In Haskell, types are not an afterthought. They are the foundation. Every expression, every function, every value carries a type. The compiler knows, and it demands that you know too.
This is not a language that lets you pretend types don't exist. This is a language that makes types your greatest ally.
Functions in Haskell are pure. Given the same input, they will always produce the same output. No hidden state, no surprises, no side effects lurking in the shadows.
This purity is not a limitation. It is a liberation. When you can trust your functions, you can reason about your programs.
Monads are not a mystery. They are a pattern. A way to sequence computations that carry context -- failure, state, IO, nondeterminism.
The Maybe monad handles failure gracefully. The IO monad manages the real world. The List monad explores possibilities. Each monad is a different kind of computation.
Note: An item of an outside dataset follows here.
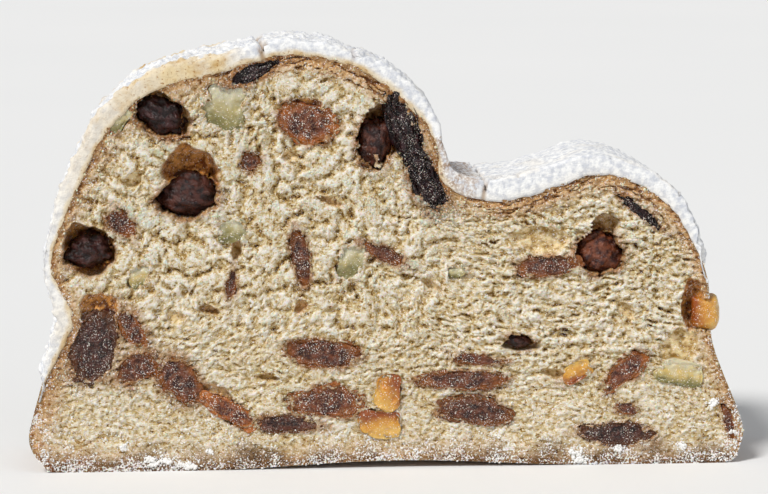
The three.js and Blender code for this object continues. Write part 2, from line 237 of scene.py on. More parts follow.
def resample(line, count, closed=False):
    """Points at even distances along a line, on a Catmull-Rom curve through its own points."""
    ends = (line[-1:], line[:2]) if closed else (2 * line[:1] - line[1:2], 2 * line[-1:] - line[-2:-1])
    padded = np.concatenate([ends[0], line, ends[1]])
    spans, steps = len(padded) - 3, 12  # stretches between points, and short steps in each
    t = np.linspace(0, spans, spans * steps + 1)[:, None]
    i = np.minimum(t.astype(int), spans - 1)[:, 0]
    f = t - i[:, None]
    a, b, c, d = (padded[i + k] for k in range(4))
    fine = b + 0.5 * f * (c - a + f * (2 * a - 5 * b + 4 * c - d + f * (3 * (b - c) + d - a)))
    fine[:, 1] = np.maximum(fine[:, 1], 0)
    run = np.concatenate([[0], np.cumsum(np.linalg.norm(np.diff(fine, axis=0), axis=1))])
    stops = np.linspace(0, run[-1], count, endpoint=not closed)
    return np.stack([np.interp(stops, run, fine[:, k]) for k in (0, 1)], axis=1)


def dough_outline():
    """The dough's outline at the cuts: the places that have a point on the front cut and one right
    behind it on the back cut, clockwise round the dough's middle from straight below it."""
    points = node_points("dough")
    sides = [points[np.abs(points[:, 1] - y) < 0.01][:, [0, 2]] for y in (-FACE, FACE)]
    keys = [side[:, 0] * 1e4 + side[:, 1] for side in sides]
    shared = sides[0][np.isin(np.round(keys[0], 2), np.round(keys[1], 2))]
    away = shared - HEART
    turn = -np.arctan2(away[:, 1], away[:, 0]) - np.pi / 2
    return shared[np.argsort(turn % (2 * np.pi))]


HEART = np.array([-0.02 * WIDTH, 0.42 * HEIGHT])  # every point of the outline can be seen from here
OUTLINE = resample(dough_outline(), 1400, closed=True)


def side_between(start, end, count):
    """The clockwise stretch of the outline between the points nearest to two places, resampled. The
    places are shares of the dough's width and height."""
    places = [np.array(place) * (WIDTH, HEIGHT) for place in (start, end)]
    first, last = (np.argmin(np.linalg.norm(OUTLINE - place, axis=1)) for place in places)
    stretch = np.roll(OUTLINE, -first, axis=0)[: (last - first) % len(OUTLINE) + 1]
    every = np.linspace(0, len(stretch) - 1, len(stretch) // 8).astype(int)  # evens out small kinks
    return resample(stretch[every], count)


def face_grid(rows, columns):
    """Points over the cut: a Coons patch. Each is the blend of the four sides' points at its row and
    column, less the blend of the four corners."""
    feet = (-0.475, 0.005), (0.475, 0.005)
    shoulders = (-0.372, 0.835), (0.385, 0.64)
    left = side_between(feet[0], shoulders[0], rows)[:, None]
    top = side_between(shoulders[0], shoulders[1], columns)[None]
    right = side_between(shoulders[1], feet[1], rows)[::-1][:, None]
    bottom = side_between(feet[1], feet[0], columns)[::-1]
    u = np.linspace(0, 1, columns)
    lean = u - 0.07 * np.sin(np.pi * u)
    bottom = np.stack([np.interp(lean, u, bottom[:, k]) for k in (0, 1)], axis=1)[None]
    u = u[None, :, None]
    v = np.linspace(0, 1, rows)[:, None, None]
    sides = (1 - v) * bottom + v * top + (1 - u) * left + u * right
    low = (1 - u) * bottom[:, :1] + u * bottom[:, -1:]
    high = (1 - u) * top[:, :1] + u * top[:, -1:]
    return sides - (1 - v) * low - v * high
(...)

Type classes are Haskell's answer to polymorphism. They define shared behavior across types without inheritance, without objects, without the baggage of OOP.
When you write a function constrained by a type class, you are writing code that works for any type that fulfills that contract. This is abstraction at its finest.
At the summit of the quest, types themselves become a programming language. GADTs, type families, data kinds -- these are the tools of type-level programming.
Here, the compiler becomes your collaborator. You encode invariants in types, and the compiler enforces them. Programs that compile are programs that are correct.